Some of the factors identified as relevant in Kunarac, such as control of movement and control of physical environment, involve questions of degree. An employer normally has some degree of control over the movements, or work environment, of an employee. Furthermore, geographical and other circumstances may limit an employee's freedom of movement. Powers of control, in the context of an issue of slavery, are powers of the kind and degree that would attach to a right of ownership if such a right were legally possible, not powers of a kind that are no more than an incident of harsh employment, either generally or at a particular time or place. [32]
In his judgment Hayne J set out further observations on the meaning and application of the terms 'slavery' and 'slave' when used in the Code.
The constitutional validity of the definition of slavery
The respondent's argument on the constitutional issue was that the additional words in the definition of 'slavery' in s 270.1 ('including where such a condition results from a debt or contract made by the person') extended the definition of slavery in the Code beyond the ambit of the definition in the Slavery Convention and that, as a result, s 270.1 and s 270.3(1)(a) were invalid as being beyond the external affairs power. The definition of slavery in the Code in substance reflected the definition in the Slavery Convention and Gleeson CJ found that the additional words in the Code definition did not alter the meaning of the preceding words:
… because it is only where 'such a condition' (that is, the condition described earlier in terms of the 1926 Slavery Convention) results that the words of inclusion apply. The words following 'including', therefore, do not extend the operation of the previous words but make it plain that a condition that results from a debt or contract is not, on that account alone, to be excluded from the definition, provided it would otherwise be covered by it. [33]
Gleeson CJ summarised his conclusions on the meaning and validity of s 270.1 and 270.3(1)(a) as follows:
In the result, the definition of 'slavery' in s 270.1 falls within the definition in Art 1 of the 1926 Slavery Convention, and the relevant provisions of Div 270 are reasonably capable of being considered appropriate and adapted to give effect to Australia's obligations under that Convention. They are sustained by the external affairs power. They are not limited to chattel slavery. [34]
As noted above, the other members of the High Court agreed with Gleeson CJ on these points, although in addressing validity under the external affairs power Kirby J preferred a test of 'reasonable proportionality'. Indeed, Kirby J regarded 'the challenge to the constitutional validity of the contested provisions of the Code as barely arguable' ([84(2)]).
The DPP's appeal: what are the elements of the slavery offence?
The High Court granted the DPP special leave to appeal from the Court of Appeal's decision on the adequacy of the trial judge's directions, which involved important questions about the operation of Chapter 2 of the Code (which contains the physical element and fault element provisions of the Code), both in respect of Commonwealth offences generally and in the context of the slavery offence in s 270.3(1)(a).

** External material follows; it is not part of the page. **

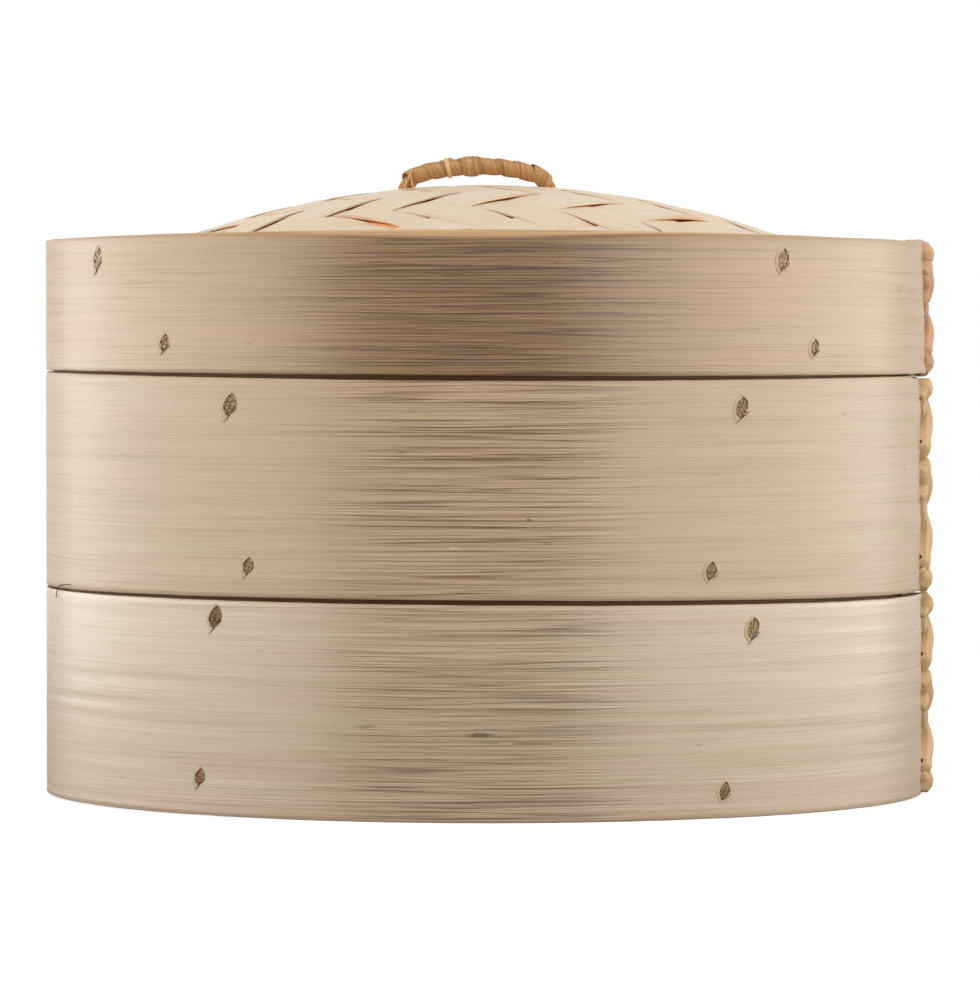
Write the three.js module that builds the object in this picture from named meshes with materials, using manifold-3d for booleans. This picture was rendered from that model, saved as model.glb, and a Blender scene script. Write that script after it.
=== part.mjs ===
// A stacked bamboo steamer: two baskets with slatted floors and a lid with a woven dome.
// Millimetres, +Z up. The origin is on the axis of the hoops, on the surface it stands on.
// The front looks along -Y, and a place round the hoops is an angle from the front, to the right.
import * as THREE from "three";
import { mergeVertices } from "three/addons/utils/BufferGeometryUtils.js";
import Module from "manifold-3d";

const wasm = await Module();
wasm.setup();

// Hoops
const HOOP_DIAMETER = 250;
const HOOP_THICKNESS = 2;
const BASKET_HEIGHT = 60;
const LID_HEIGHT = 37.9;
const FACET_ANGLE = 5;
const FIT_GAP = 0.3;

// The lap of each outer hoop, where the strip runs under its own end
const LAP_ANGLE = { lower: 84.5, upper: 82, lid: 86 };
const LAP_OVERLAP = 25;
const LAP_RISE = 18;
const SCARF_THICKNESS = 1;
const SCARF_TIP = 0.6;

// Inner hoops and floors
const INNER_THICKNESS = 2.4;
const LIP_HEIGHT = 3.5;
const LIP_CLEARANCE = 0.5;
const RING_HEIGHT = 10;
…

For the slavery offences, the DPP argued at the hearing of the appeal that, while an accused must intend to possess, or exercise some other power of ownership (such as use) over, another person who is a slave, the subjective basis on which the accused thought he or she was exercising those powers is not relevant.
Gleeson CJ considered the reasons for the Court of Appeal's decision at [36]–[45] and concluded that the Court had wrongly proceeded on the basis that 'it was necessary for the prosecution to establish a certain state of knowledge or belief on the part of the respondent as to the source of the powers she was exercising, in addition to an intention to exercise those powers' ([42]). While acknowledging that the reason for the Court of Appeal's view seems likely to have been a concern to distinguish between slavery and harsh and exploitative conditions of labour ([44]), Gleeson CJ accepted the DPP's position and said that '(w)hat the respondent knew or believed about her rights and entitlements as an employer or contractor, as distinct from rights of property … was not something that the prosecutor had to establish or that the jury had to consider' ([43]).

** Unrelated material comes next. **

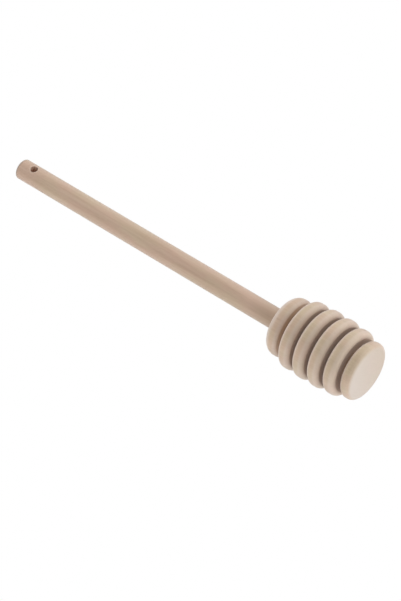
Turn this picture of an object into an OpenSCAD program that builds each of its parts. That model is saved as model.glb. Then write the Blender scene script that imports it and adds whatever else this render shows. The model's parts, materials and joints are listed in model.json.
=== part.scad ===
// Wooden honey dipper, 163 mm long: a turned beech head with five grooves,
// glued on a beech dowel that has a hanging hole through its free end.
// Millimetres. The dipper stands on the end face of its head, as it does in a
// pot of honey. The origin is the middle of that face and the axis is Z.

/* [Handle] */
// Diameter of the dowel
handle_d = 8; // [6:0.5:10]
// Length of the dowel, with the stretch that is glued in the head
handle_l = 145; // [110:1:200]
// Rounding of the edge at the free end
tip_round = 0.9; // [0.3:0.1:1.5]
// Chamfer at the glued end, which leads the dowel into its socket
lead_in = 0.6; // [0.2:0.1:1.2]

/* [Hanging hole] */
// Diameter of the hole
hole_d = 3; // [2:0.1:4]
// Distance from the middle of the hole to the free end of the handle
hole_from_tip = 6.7; // [4:0.1:15]

/* [Head] */
// Diameter of the head at its widest
head_d = 27; // [25:0.5:36]
// Diameter of the disc at the free end of the head
end_disc_d = 22.4; // [20:0.2:26]
// Diameter of the shoulder, which is the ridge at the handle
shoulder_d = 22.8; // [20:0.2:26]
// Distance from the end face to the widest place
widest_at = 20.5; // [15:0.1:22]
// How fast the outline falls away from the widest place: 2 is a plain barrel
crown_power = 3; // [2:0.5:4]
// Rounding of the edge between the end face and the end disc's rim
face_round = 1.9; // [0.5:0.1:2.2]
// Rounding of the shoulder's edge on the handle's side
shoulder_round = 3.5; // [1:0.1:4]

/* [Ridges and grooves] */
// Number of grooves
grooves = 5; // [3:1:7]
// Width of a groove between its flat sides
groove_w = 1.5; // [1:0.1:3]
// Diameter of the wood that is left at the bottom of the grooves
core_d = 15; // [12:0.5:17]
// Thickness of a ridge that has a groove on each side
ridge_t = 5; // [4.2:0.1:7]
// Thickness of the end disc
end_disc_t = 4.5; // [4:0.1:7]
// Thickness of the shoulder
shoulder_t = 6.2; // [5.6:0.1:10]
// Rounding of the ridges' rims
rim_round = 2.05; // [0.5:0.05:2.4]

/* [Glued joint] */
// Depth of the blind socket in the head
socket_depth = 20; // [12:0.5:32]
// Room for glue all round the dowel
glue_gap = 0.1; // [0.05:0.05:0.2]

/* [Hidden] */
$fn = 96;

handle_r = handle_d / 2;
core_r = core_d / 2;
pitch = ridge_t + groove_w;
shoulder_from = end_disc_t + groove_w + (grooves - 1) * pitch;
head_l = shoulder_from + shoulder_t;
overall_l = head_l - socket_depth + handle_l;

// The outline of the head: the radius of the ridge whose rim is at distance u
// from the end face. It falls from the widest place to the two end ridges.
end_disc_mid = end_disc_t / 2;
shoulder_mid = shoulder_from + shoulder_t / 2;
function share_of_fall(u) = u < widest_at ? (widest_at - u) / (widest_at - end_disc_mid)
                                          : (u - widest_at) / (shoulder_mid - widest_at);
function fall(u) = u < widest_at ? (head_d - end_disc_d) / 2 : (head_d - shoulder_d) / 2;
function ridge_radius(u) = head_d / 2 - fall(u) * pow(share_of_fall(u), crown_power);

// Each ridge is [distance from the end face, thickness, front rounding, back rounding]
rim = min(rim_round, ridge_t / 2);
end_disc = [0, end_disc_t, face_round, rim];
middle_ridges = [for (i = [1 : grooves - 1]) [end_disc_t + groove_w + (i - 1) * pitch, ridge_t, rim, rim]];
shoulder = [shoulder_from, shoulder_t, rim, shoulder_round];
ridges = concat([end_disc], middle_ridges, [shoulder]);
function radius_of(ridge) = ridge_radius(ridge[0] + ridge[1] / 2);

// Half section of the dowel, standing on z = 0
module dowel_section() {
    polygon([
        [0, 0],
        [handle_r - lead_in, 0],
        [handle_r, lead_in],
        [handle_r, handle_l - tip_round],
        [0, handle_l - tip_round]
    ]);
    square([handle_r - tip_round, handle_l]);
    translate([handle_r - tip_round, handle_l - tip_round])
        circle(r = tip_round);
}

// Half section of one ridge, a disc with two rounded edges
module ridge_section(ridge) {
    outer = radius_of(ridge);
    front = ridge[2];
    back = ridge[3];
    land = ridge[1] - front - back;
    translate([0, ridge[0]]) {
        square([outer - front, front + land / 2]);
        translate([outer - front, front])
            circle(r = front);
        translate([0, front])
            square([outer, land]);
        translate([0, front + land / 2])
            square([outer - back, back + land / 2]);
        translate([outer - back, front + land])
            circle(r = back);
    }
}

// The hanging hole, drilled along X through the handle near its free end
module hanging_hole() {
    translate([0, 0, overall_l - hole_from_tip])
        rotate([0, 90, 0])
            cylinder(d = hole_d, h = 2 * handle_d, center = true);
}

module handle() {
    color("#BFAA93")
        difference() {
            translate([0, 0, head_l - socket_depth])
                rotate_extrude()
                    dowel_section();
            hanging_hole();
        }
}

module head() {
    color("#CDB9A4")
        difference() {
            rotate_extrude()
                union() {
                    translate([0, end_disc_t / 2])
                        square([core_r, head_l - end_disc_t / 2 - shoulder_t / 2]);
                    for (ridge = ridges)
                        ridge_section(ridge);
                }
            translate([0, 0, head_l - socket_depth])
                cylinder(r = handle_r + glue_gap, h = 2 * socket_depth);
        }
}

handle();
head();
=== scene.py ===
# %% [markdown]
# # A wooden honey dipper
#
# The dipper is two pieces of beech: a slim dowel and a turned head with five grooves. Their
# solids come from the construction model, at their real size and place. This script gives them
# their wood, and sets up the light and the camera of the photograph.

import json
import math

import bpy
from mathutils import Euler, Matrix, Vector


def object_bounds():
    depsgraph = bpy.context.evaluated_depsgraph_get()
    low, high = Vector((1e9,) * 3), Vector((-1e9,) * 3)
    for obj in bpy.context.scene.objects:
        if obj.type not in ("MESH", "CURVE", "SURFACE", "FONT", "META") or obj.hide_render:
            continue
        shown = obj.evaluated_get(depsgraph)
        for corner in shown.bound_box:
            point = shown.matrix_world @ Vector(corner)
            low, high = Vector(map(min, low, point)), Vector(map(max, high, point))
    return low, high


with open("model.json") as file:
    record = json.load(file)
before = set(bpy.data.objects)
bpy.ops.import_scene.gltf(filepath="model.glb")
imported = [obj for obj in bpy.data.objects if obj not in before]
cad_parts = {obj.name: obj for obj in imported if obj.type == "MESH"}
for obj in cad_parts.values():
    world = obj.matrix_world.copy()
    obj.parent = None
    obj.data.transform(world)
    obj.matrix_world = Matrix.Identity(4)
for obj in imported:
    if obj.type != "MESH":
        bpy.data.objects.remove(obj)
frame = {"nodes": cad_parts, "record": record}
construction_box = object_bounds()
print("pieces:", sorted(frame["nodes"]), "box in metres:", construction_box)

# %% [markdown]
# ## Where the patterns sit
#
# The dipper stands on its end face, so its axis is Z, and the grain of both pieces runs along Z.
# Some finishes follow the shape: the grooves are darker, and so is the wall of the hanging hole.
# So the materials need a few sizes. The hole's place and radius come from the record. The
# head's outline can't be read from the record, so its sizes are written here once, as it was
# turned.

# %% Sizes that the materials follow
MM = 0.001
mounts = {mount["name"]: mount for mount in frame["record"]["mounts"]}
hole = mounts["hanging_hole"]
HOLE_HEIGHT = hole["pos_m"][2]
HOLE_RADIUS = hole["dims"]["r_mm"] * MM
OVERALL_LENGTH = construction_box[1][2]

HEAD_LENGTH = 38.2 * MM
HEAD_RADIUS = 13.5 * MM
WIDEST_AT = 20.5 * MM
END_DISC_MID, END_DISC_FALL = 2.25 * MM, 2.3 * MM
SHOULDER_MID, SHOULDER_FALL = 35.1 * MM, 2.1 * MM
CROWN_POWER = 3.0
FIRST_RIDGE_AT, PITCH = 6.0 * MM, 6.5 * MM
print(f"the hanging hole is {HOLE_HEIGHT / MM:.1f} mm above the end face")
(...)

The answer to the Court of Appeal's concern about the borderline case 'may [in a given case] be found in the nature and extent of the powers exercised over a complainant' but not 'in the need for reflection by an accused person upon the source of the powers that are being exercised' ([44]). It was clear from the concluding words of the definition in s 270.1 that the existence of a contract of employment did not preclude the existence of a condition of slavery.
Furthermore, his Honour held that the provisions of Chapter 2 of the Code did not support the Court of Appeal's reasoning ([46]). The physical element of each offence (possessing a slave and using a slave) was conduct (which includes a state of affairs) and the (only) fault element was intention ([47]). 'A person has intention with respect to conduct if he or she means to engage in that conduct' ([47]). Here, '(i)t was not necessary for the prosecution to establish that the respondent had any knowledge or belief concerning the source of the powers exercised over the complainants' ([51]). Knowledge or belief about the facts relevant to possession or use, or which determine the existence of the condition of slavery, might, however, be factually relevant to establishing intention ([47], [49]).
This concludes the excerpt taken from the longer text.